The media that reported how Basil Rajapaksa has lost out on the re-introduction of the ban on dual-citizens making it to elected positions, starting with Parliament, also mentioned how Mahinda Rajapaksa abstained but Chamal and Namal voted for the amendment. That way, not only was a Rajapaksa in Basil remained the focus of a part of 22-A, but others too were sought after for their voting preferences on the same.

It may be a coincidence that Mahinda Rajapaksa launched his post-resignation re-entry into politics days prior to the Parliament vote on 22-A, but the ‘Basil clause’ should also bring back to memory how the mischief of 19-A to deny the Rajapaksas every chance to return to power early, failed in Elections-2019. The 19-A, supposedly the brainchild of Wickremesinghe, now President and then Prime Minister, withdrew the third-time chance for the likes of Mahinda (and technically CBK, too), denied elected positions to ‘dual citizens’ like Basil, and upped the presidential age to 35 from 30, to keep Namal away.

But the rulers of the day made it happen, and the Rajapaksas were back with a popular mandate, despite all the family-centric constitutional hurdles placed in their path. That included the host of corruption cases lavished against Gota, Basil and Namal, and despite they being put in prison, as if to tell the voters that the Maithri-Ranil duo had fulfilled that part of their mandate.
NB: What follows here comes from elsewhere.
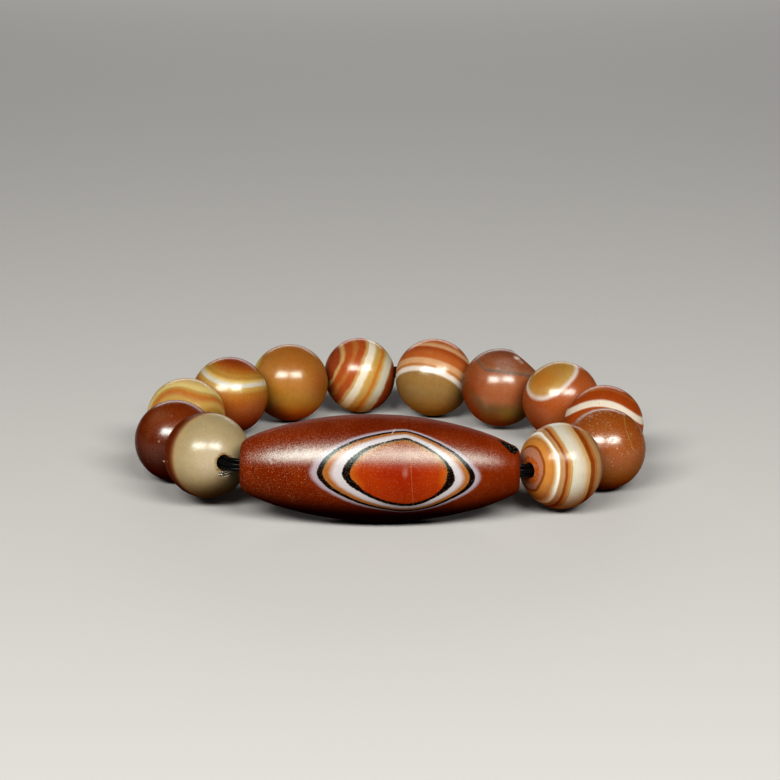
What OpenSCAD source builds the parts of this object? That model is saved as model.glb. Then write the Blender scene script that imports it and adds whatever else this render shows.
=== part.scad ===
// Bracelet of twelve round agate beads and one long barrel-shaped eye bead,
// strung on an elastic thread that runs through every bore as one closed loop.
// Millimetres. The floor is z = 0, the eye bead lies along X at the front (low Y),
// and the origin is on the floor under the middle of the bracelet.

/* [Eye bead] */
// Length of the eye bead from end face to end face
dzi_length = 46; // [40:0.1:50]
// Diameter of the eye bead at its widest place
dzi_d = 17.8; // [15:0.1:20]
// Radius of the long arc that its side follows
dzi_side_r = 58.8; // [50:0.1:80]
// How far its widest place lies to the left of its middle
dzi_belly_shift = 0.5; // [0:0.1:2]
// Radius of the rounding round each end
dzi_rim_r = 1.9; // [1:0.1:2.4]

/* [Bores] */
// Diameter of the bore through every bead
bore_d = 2.7; // [2.6:0.1:3]
// Depth of the small cone that opens each bore mouth
mouth_chamfer = 0.35; // [0.1:0.05:0.6]

/* [Thread] */
// Diameter of the bundle of elastic strands
thread_d = 2; // [1.6:0.1:2.1]
// Number of sides of the thread's tube
thread_sides = 10; // [8:1:12]
// How far the thread runs on past a bore mouth before it bends
thread_lead = 0.45; // [0.2:0.05:0.8]

/* [Wear] */
// Depth of the flat ground on one bead
flat_depth = 0.65; // [0.2:0.05:1.2]
// Width of the chip under one bore mouth
chip_width = 2.2; // [1:0.1:3]
// Depth of that chip and of the pitted hollow on the eye bead
chip_depth = 0.25; // [0.1:0.05:0.5]
// Length of the pitted hollow near the right end of the eye bead
pit_length = 3.2; // [2:0.1:5]

/* [Hidden] */
$fn = 96;

// The round beads, from the left end of the eye bead round the back to its right end.
// Columns: place in X, place in Y, lift off the floor, diameter,
// length along the bore as a share of the diameter, heading of the bore in degrees.
BEADS = [
    [-31.0, -22.3, 1.3, 14.5, 1.00, 117],
    [-37.4,  -9.5, 0.0, 14.2, 1.00, 113],
    [-36.7,   4.8, 0.0, 14.1, 1.00, 63],
    [-29.7,  17.1, 0.5, 14.1, 1.00, 56],
    [-19.1,  26.9, 0.0, 14.4, 1.00, 31],
    [ -6.1,  32.5, 0.0, 14.1, 0.96, 14.5],
    [  7.9,  30.1, 0.0, 14.6, 1.00, -32.5],
    [ 20.1,  22.4, 0.3, 14.5, 1.00, -33.5],
    [ 30.7,  12.7, 0.9, 14.1, 1.00, -50],
    [ 37.4,   0.1, 0.0, 14.1, 1.00, -76],
    [ 36.4, -14.1, 0.0, 14.1, 1.00, -109.5],
    [ 28.1, -25.7, 0.5, 14.5, 0.96, -144],
];
X = 0;
Y = 1;
LIFT = 2;
DIAMETER = 3;
SHARE = 4;
HEADING = 5;
last_bead = len(BEADS) - 1;

// Colours of the agate in the same order
BEAD_COLOURS = [
    "#b0a585", "#5a2018", "#c99a4a", "#c07030", "#b5741f", "#c05a28",
    "#b5683a", "#8a4a35", "#c05f2a", "#b85a2a", "#b0602a", "#cfa070",
];

// The eye bead's widest place, its turn about Z and its slope down to the right
dzi_belly = [-2.5, -30.5];
dzi_turn = -0.5;
dzi_slope = 0.9;
dzi_left = dzi_length / 2 - dzi_belly_shift;
dzi_right = dzi_length / 2 + dzi_belly_shift;
dzi_r = dzi_d / 2;
// Height of its axis at the widest place, with the lowest point of its side on the floor
dzi_z = dzi_side_r - (dzi_side_r - dzi_r) * cos(dzi_slope);

bore_r = bore_d / 2;
// How far a cutting body runs on past the surface that it cuts
past = 1;

// Direction, seen from its bead, of the flat on bead 08 and of the chip on bead 01
flat_dir = [0.66, 0.21, 0.72];
chip_dir = [0.39, -0.90, -0.16];
// Place of the pitted hollow: distance from the widest place and height angle round the
// axis, from level at the front to the top
pit_along = 21.2;
pit_angle = 70;

// Centre of bead i
function bead_z(i) = BEADS[i][LIFT] + BEADS[i][DIAMETER] / 2;
function bead_centre(i) = [BEADS[i][X], BEADS[i][Y], bead_z(i)];
function unit(v) = v / norm(v);
function level(v) = norm([v.x, v.y]);

// Point on the eye bead's axis, measured from its widest place
dzi_axis = [
    cos(dzi_turn) * cos(dzi_slope),
    sin(dzi_turn) * cos(dzi_slope),
    -sin(dzi_slope),
];
function dzi_point(along) = [dzi_belly.x, dzi_belly.y, dzi_z] + along * dzi_axis;

// Stations of the loop: the eye bead's left end, the beads' centres and its right end
STATIONS = concat(
    [dzi_point(-dzi_left)],
    [for (i = [0:last_bead]) bead_centre(i)],
    [dzi_point(dzi_right)]
);

// The bore of bead i follows the loop up and down, and its own heading round it
function bore_slope(i) =
    let (run = STATIONS[i + 2] - STATIONS[i])
    atan2(run.z, level(run));
function bore_dir(i) = [
    cos(bore_slope(i)) * cos(BEADS[i][HEADING]),
    cos(bore_slope(i)) * sin(BEADS[i][HEADING]),
    sin(bore_slope(i)),
];
function half_length(i) = BEADS[i][DIAMETER] * BEADS[i][SHARE] / 2;
function mouth(i, side) = bead_centre(i) + side * half_length(i) * bore_dir(i);

// A straight bore of half length reach along Z, opened by a cone at each mouth
module bore(reach_low, reach_high) {
    translate([0, 0, -reach_low - past])
        cylinder(h = reach_low + reach_high + 2 * past, r = bore_r);
    translate([0, 0, reach_high - mouth_chamfer])
        cylinder(h = mouth_chamfer + past, r1 = bore_r, r2 = bore_r + mouth_chamfer + past);
    mirror([0, 0, 1])
        translate([0, 0, reach_low - mouth_chamfer])
            cylinder(h = mouth_chamfer + past, r1 = bore_r, r2 = bore_r + mouth_chamfer + past);
}

// Turns what is drawn along Z to the direction dir
module along(dir) {
    rotate([0, acos(dir.z / norm(dir)), atan2(dir.y, dir.x)])
        children();
}

// One round bead with its bore
module round_bead(i) {
    translate(bead_centre(i))
        along(bore_dir(i))
            difference() {
                scale([1, 1, BEADS[i][SHARE]])
                    sphere(d = BEADS[i][DIAMETER]);
                bore(half_length(i), half_length(i));
            }
}

// A shallow round hollow of the given width and depth, pressed in at the origin from +Z
module hollow(width, depth) {
    ball_r = (width * width / 4 + depth * depth) / (2 * depth);
    translate([0, 0, ball_r - depth])
        sphere(r = ball_r);
}

// Half outline of the eye bead: radius in X, distance from its widest place in Y
module dzi_profile() {
    arc_x = dzi_r - dzi_side_r;
    difference() {
        intersection() {
            translate([arc_x, 0])
                circle(r = dzi_side_r);
            translate([0, -dzi_left])
                square([dzi_r, dzi_left + dzi_right]);
        }
        rim_waste(dzi_right);
        mirror([0, 1])
            rim_waste(dzi_left);
    }
}

// What the rounding takes off the outline's corner at the end face y = reach
module rim_waste(reach) {
    arc_x = dzi_r - dzi_side_r;
    rim_y = reach - dzi_rim_r;
    rim_x = arc_x + sqrt(pow(dzi_side_r - dzi_rim_r, 2) - rim_y * rim_y);
    out = unit([rim_x - arc_x, rim_y]);
    difference() {
        polygon([
            [rim_x, rim_y],
            [rim_x, rim_y] + (dzi_rim_r + past) * out,
            [rim_x + dzi_rim_r + past, reach + past],
            [rim_x, reach + past],
        ]);
        translate([rim_x, rim_y])
            circle(r = dzi_rim_r);
    }
}

module dzi_bead() {
    color("#7d2d14")
        translate(dzi_point(0))
            along(dzi_axis)
                difference() {
                    rotate_extrude()
                        dzi_profile();
                    bore(dzi_left, dzi_right);
                    rotate([0, 0, 270 - pit_angle])
                        translate([dzi_surface_r(pit_along), 0, pit_along])
                            rotate([0, 90 - dzi_surface_slope(pit_along), 0])
                                hollow(pit_length, chip_depth);
                }
}

// Radius of the eye bead and the slope of its side at a distance from the widest place
function dzi_surface_r(y) = dzi_r - dzi_side_r + sqrt(dzi_side_r * dzi_side_r - y * y);
function dzi_surface_slope(y) = asin(y / dzi_side_r);

module bead_01() {
    color(BEAD_COLOURS[0])
        difference() {
            round_bead(0);
            translate(bead_centre(0) + BEADS[0][DIAMETER] / 2 * unit(chip_dir))
                along(chip_dir)
                    hollow(chip_width, chip_depth);
        }
}

module bead_02() { color(BEAD_COLOURS[1]) round_bead(1); }
module bead_03() { color(BEAD_COLOURS[2]) round_bead(2); }
module bead_04() { color(BEAD_COLOURS[3]) round_bead(3); }
module bead_05() { color(BEAD_COLOURS[4]) round_bead(4); }
module bead_06() { color(BEAD_COLOURS[5]) round_bead(5); }
module bead_07() { color(BEAD_COLOURS[6]) round_bead(6); }

module bead_08() {
    bead_r = BEADS[7][DIAMETER] / 2;
    color(BEAD_COLOURS[7])
        difference() {
            round_bead(7);
            translate(bead_centre(7))
                along(flat_dir)
                    translate([-bead_r, -bead_r, bead_r - flat_depth])
                        cube([2 * bead_r, 2 * bead_r, bead_r]);
        }
}

module bead_09() { color(BEAD_COLOURS[8]) round_bead(8); }
module bead_10() { color(BEAD_COLOURS[9]) round_bead(9); }
module bead_11() { color(BEAD_COLOURS[10]) round_bead(10); }
module bead_12() { color(BEAD_COLOURS[11]) round_bead(11); }

// Where the bores of beads i and i + 1 meet: each is carried on past its mouth by half
// the gap between the mouths, and the bend lies midway between the two points
function meeting(i) =
    let (
        gap = norm(mouth(i + 1, -1) - mouth(i, 1)),
        half_turn_cos = norm(bore_dir(i) + bore_dir(i + 1)) / 2,
        reach = gap / 2 / half_turn_cos
    )
    (mouth(i, 1) + reach * bore_dir(i) + mouth(i + 1, -1) - reach * bore_dir(i + 1)) / 2;

// The thread's route, as a closed loop: a bend where each two bores meet,
// and two bends at each end of the eye bead, one clear of either mouth
ROUTE = concat(
    [dzi_point(-dzi_left - thread_lead)],
    [mouth(0, -1) - thread_lead * bore_dir(0)],
    [for (i = [0:last_bead - 1]) meeting(i)],
    [mouth(last_bead, 1) + thread_lead * bore_dir(last_bead)],
    [dzi_point(dzi_right + thread_lead)]
);
bends = len(ROUTE);

// A ring of the tube at bend i: its sides lie in the plane that halves the bend
function ring(i) =
    let (
        here = ROUTE[i],
        before = unit(here - ROUTE[(i + bends - 1) % bends]),
        after = unit(ROUTE[(i + 1) % bends] - here),
        mean = unit(before + after),
        side = unit(cross([0, 0, 1], mean)),
        top = cross(mean, side),
        bend = unit(after - before + [0, 0, 1e-6]),
        stretch = 1 / (mean * after) - 1
    )
    [for (k = [0:thread_sides - 1])
        let (
            turn = 360 * k / thread_sides,
            spoke = thread_d / 2 * (cos(turn) * side + sin(turn) * top)
        )
        here + spoke + stretch * (spoke * bend) * bend
    ];

module thread() {
    n = thread_sides;
    points = [for (i = [0:bends - 1]) each ring(i)];
    faces = [for (i = [0:bends - 1]) for (k = [0:n - 1])
        let (next_ring = (i + 1) % bends * n, next_side = (k + 1) % n)
        each [
            [i * n + k, next_ring + k, next_ring + next_side],
            [i * n + k, next_ring + next_side, i * n + next_side],
        ]
    ];
    color("#101010")
        polyhedron(points = points, faces = faces);
}

dzi_bead();
bead_01();
bead_02();
bead_03();
bead_04();
bead_05();
bead_06();
bead_07();
bead_08();
bead_09();
bead_10();
bead_11();
bead_12();
thread();
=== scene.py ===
"""Bracelet of twelve round agate beads and one long eye bead, strung on a bundle of elastic.

Metres, +Z up, the floor at z = 0 and the eye bead along X at the front. Every round bead takes
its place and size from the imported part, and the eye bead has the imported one's measures. The
functions that shape a bead work in millimetres.
"""
import math
import bpy
import numpy as np
from mathutils import Matrix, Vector
from numpy.linalg import norm


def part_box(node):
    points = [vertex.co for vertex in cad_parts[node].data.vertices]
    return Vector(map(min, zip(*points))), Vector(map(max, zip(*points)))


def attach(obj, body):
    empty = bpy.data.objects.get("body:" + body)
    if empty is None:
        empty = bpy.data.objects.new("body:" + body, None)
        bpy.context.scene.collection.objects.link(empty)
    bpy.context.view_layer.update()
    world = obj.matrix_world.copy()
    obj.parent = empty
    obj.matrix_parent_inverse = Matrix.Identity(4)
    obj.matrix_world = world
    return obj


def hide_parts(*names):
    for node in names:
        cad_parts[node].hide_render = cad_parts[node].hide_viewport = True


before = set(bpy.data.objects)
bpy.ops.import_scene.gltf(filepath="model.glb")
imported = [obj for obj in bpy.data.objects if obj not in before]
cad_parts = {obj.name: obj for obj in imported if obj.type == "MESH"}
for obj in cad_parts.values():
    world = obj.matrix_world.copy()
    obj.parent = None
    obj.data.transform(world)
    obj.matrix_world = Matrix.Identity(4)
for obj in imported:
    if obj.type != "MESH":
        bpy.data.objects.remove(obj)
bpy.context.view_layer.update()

MM = 0.001
UP = (0, 0, 1)


def new_object(name, data):
    """An object of the data, linked to the scene."""
    thing = bpy.data.objects.new(name, data)
    bpy.context.scene.collection.objects.link(thing)
    return thing


# Camera, at the photograph's viewing angle

CAMERA_PLACE = (-0.00035, -0.4226, 0.13504)
CAMERA_PITCH = 16.05          # degrees below level
CAMERA_LENS = 115.385         # millimetres on a 36 mm sensor


def set_camera():
    """Camera in front of the eye bead, looking along +Y and down by the pitch."""
    data = bpy.data.cameras.new("camera")
    data.lens, data.sensor_width, data.sensor_fit = CAMERA_LENS, 36.0, "HORIZONTAL"
    data.clip_start, data.clip_end = 0.01, 20.0
    camera = new_object("camera", data)
    camera.location = CAMERA_PLACE
    camera.rotation_euler = (math.radians(90 - CAMERA_PITCH), 0, 0)
    bpy.context.scene.camera = camera


# Colours, as they are seen: red, green and blue from 0 to 255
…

It stopped there, because new ministers like Rajitha Senaratne had upped the ante even when they had left the Rajapaksas just ahead of the 2015 elections, but could not deliver on the promise of bringing back all the ill-gotten Rajapaksa wealth from foreign banks (which possibly never existed, unless proved otherwise, now!). Today, hopefully, the corruption cases filed against Gota, and for which the Supreme Court has granted prima facie approval, should do the trick in a way acceptable to jurisprudential laws and practices.

Co-habitation govt, again?

Today, the nation is actually at the cross-roads worse than ever in the past. Parliament, including the multi-party Opposition, has left the 20-A clause that empowered the President to dissolve Parliament after two and half years, against the original four-and-half-years under 19-A, in tact. Come March, and the Opposition can be expected to pressure President Ranil to dissolve Parliament and order fresh elections to Parliament early on – full two and half years before the five-year term ended.

The Rajapaksas did not quiver at the continuance of the provision but they know that Ranil cannot risk his position that he could obtain only through indirect means by ordering fresh parliamentary elections and have a Sajith-led government possibly in place, for the remainder of his term, which ends only in 2024. As one-time Prime Minister, Ranil knows better than anyone else what ‘cohabitation government’ of the kind that he had led under President Chandrika Bandaranaike Kumaratunga, 2001-04, and how he had insulted the high office…

If someone needed to stoke the nation’s memory, Eric Solheim, the Norwegian peace facilitator in the LTTE era, was in Colombo recently, in the supposedly new role as Environmental Advisor to the President. Whatever be the truth of it, PHU leader Udaya Gammanpilla has claimed that Solheim was a failure in his two-year term, heading an UN agency on environment, given to him ‘because of massive Norwegian funding’.

Solheim’s visit reminded the nation of how Ranil as PM had insulted the presidential office by keeping CBK out of the loop on the LTTE negotiations, and so did peace-facilitator Solheim. The armed forces felt cheated time and again, by the political bosses. That meant when Mahinda became President in 2005 by defeating Ranil by a slender margin, he had the armed forces on his side when his half-hearted attempts at peace-building with the LTTE through Norway failed, and war became inevitable. The results were there for the whole world, hence Sri Lanka, too, to see!